Je résumerai en quelques mots le travail de la commission mixte paritaire.

Le titre Ier réforme la régulation du système coopératif de distribution de la presse vendue au numéro. Il renforce le pouvoir de l’Autorité de régulation de la distribution de la presse – l’ARDP, lui confère le statut d’autorité administrative indépendante et élargit sa composition à une personnalité qualifiée. Il crée une procédure d’homologation des barèmes des messageries par les instances de régulation et la proposition du Sénat de confier l’homologation des barèmes à l’ARDP après avis du président du Conseil supérieur des messageries de presse – le CSMP – a été retenue.

Le titre II porte sur l’Agence France-Presse et constitue la traduction législative de certaines propositions que j’avais inscrites dans le rapport remis au Premier ministre le 14 avril 2014, voilà déjà – ou seulement – un an et qui comportait notamment plusieurs propositions de modernisation de la gouvernance de l’Agence.

Des modifications de la composition du conseil d’administration ont été adoptées : le nombre de représentants de la presse quotidienne est ramené de huit à cinq, et cinq personnalités de la presse quotidienne nommées par le conseil supérieur de l’AFP doivent être ajoutées. La commission mixte paritaire a retenu par ailleurs la proposition du Sénat consistant à prévoir au sein du conseil supérieur la présence de trois personnalités ayant une expérience internationale significative. La représentation du personnel est renforcée puisqu’un troisième représentant du personnel, journaliste professionnel, est introduit.

Le conseil supérieur est redynamisé : les deux membres cooptés sont remplacés par deux parlementaires, et l’ensemble des membres du conseil doivent être en activité. Un objectif de parité a été ajouté pour la composition tant du conseil supérieur que du conseil d’administration. La durée du mandat des membres de toutes les instances de gouvernance passe de trois à cinq ans.

Je rappelle que plusieurs modifications de la gouvernance de l’AFP introduites par le Sénat n’ont pas été retenues, car l’institution d’une commission de surveillance nous paraissait aller trop loin. Mais si nous avons émis des doutes sur la pertinence d’une telle proposition, ainsi que sur sa constitutionnalité, nous avons trouvé une solution d’équilibre qui a été retenue par la commission mixte paritaire : les instances qui devaient fusionner au sein d’une telle commission verront leurs prérogatives renforcées sans que le rôle du conseil d’administration, que nous souhaitions largement renforcer, en soit amoindri.

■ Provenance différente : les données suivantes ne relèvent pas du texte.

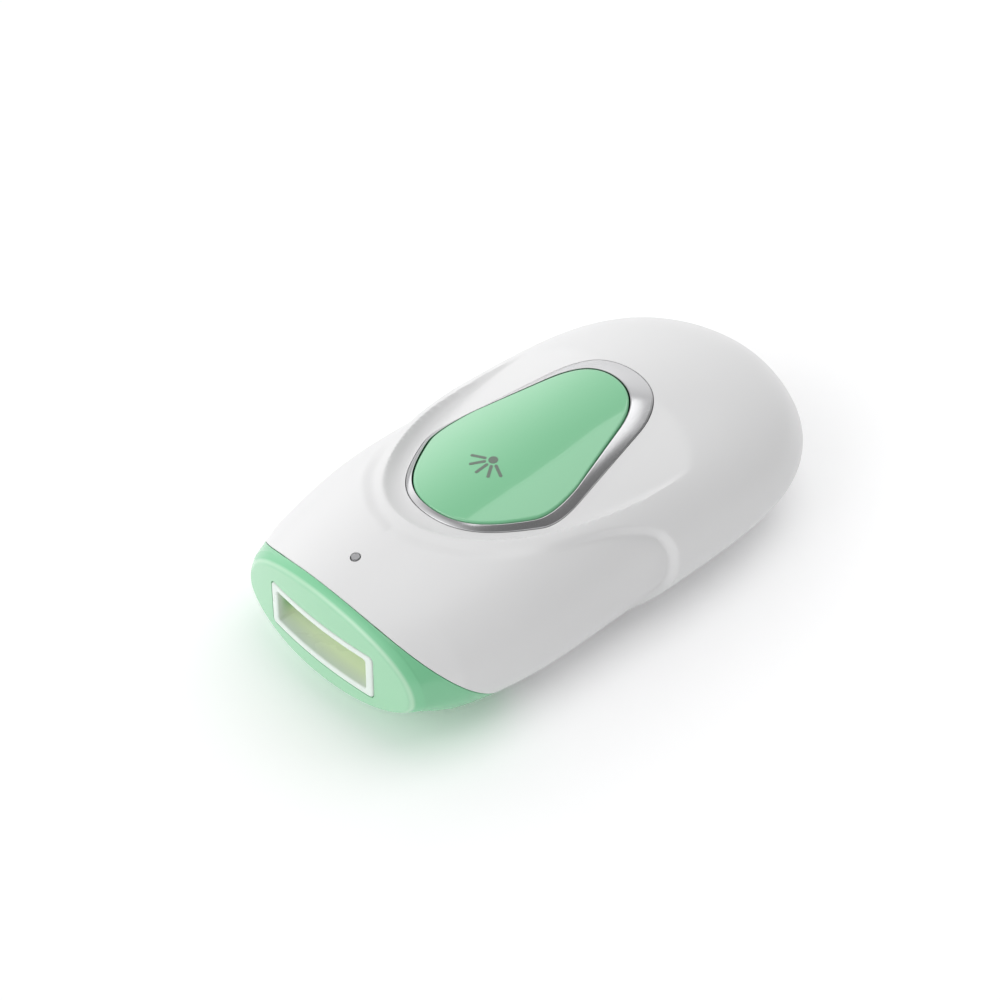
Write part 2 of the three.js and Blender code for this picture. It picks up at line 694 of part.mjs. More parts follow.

Les missions du conseil supérieur sont élargies : le conseil devra se réunir au moins chaque semestre, il pourra désormais donner un avis sur le projet de contrat d’objectifs et de moyens de l’Agence et adresser au président-directeur général des observations sur la mise en oeuvre de sa stratégie. Le conseil sera en outre consulté avant toute décision stratégique pour l’Agence France-Presse.

Le président-directeur général sera tenu de lui transmettre tous les documents et renseignements qu’il jugera utiles pour l’exercice de ses missions et de répondre à ses convocations pour rendre compte de l’activité, de la gestion et de l’indépendance de l’AFP. Le conseil supérieur pourra décider de rendre ses avis publics. Enfin, un rapport rendant compte de la situation économique, financière et sociale de l’Agence ainsi qu’en matière de respect de l’indépendance et de la déontologie sera remis chaque année par le conseil supérieur au Parlement.

Le titre III, qui crée le statut d’entreprise solidaire de presse d’information, a été enrichi d’un volet fiscal que nous avions appelé de nos voeux en écho aux événements tragiques du début de cette année. Deux dispositifs ont été retenus par la commission mixte paritaire. Le premier consiste en une réduction d’impôts pour la souscription au capital d’une entreprise de presse, réduction majorée lorsqu’il s’agit d’une entreprise solidaire de presse d’information. Le second, dit « amendement Charb », transcrit dans la loi la défiscalisation des dons émanant de particuliers effectués au bénéfice d’associations d’intérêt général ou de fonds de dotation exerçant des actions concrètes pour le pluralisme de la presse d’information politique et générale, dont la pratique, nous le savons, repose aujourd’hui sur un reçu fiscal.

Le texte me paraît donc avoir été amélioré. Les amendements du Gouvernement que nous examinerons dans quelques instants sont purement rédactionnels et n’en remettent pas en cause les dispositions. J’espère donc qu’il sera voté à l’unanimité, comme ce fut le cas à l’issue des travaux de la commission mixte paritaire.

En conclusion, si cette proposition de loi n’a pas pour ambition de résoudre l’ensemble des problèmes de la presse, elle procède néanmoins à des modifications qui me paraissent indispensables à la mise en oeuvre des réformes dont le secteur a besoin. Elle a su reprendre beaucoup d’amendements issus de l’Assemblée nationale et intégrer des demandes du Sénat.

Accélérer la transition et éviter la rupture. Ni immobilisme, ni grand soir, ni bougisme, mais pragmatisme. Le statu quo n’est pas une option valable. La modernisation n’était pas une erreur, elle est évidemment totalement nécessaire. Je vous remercie.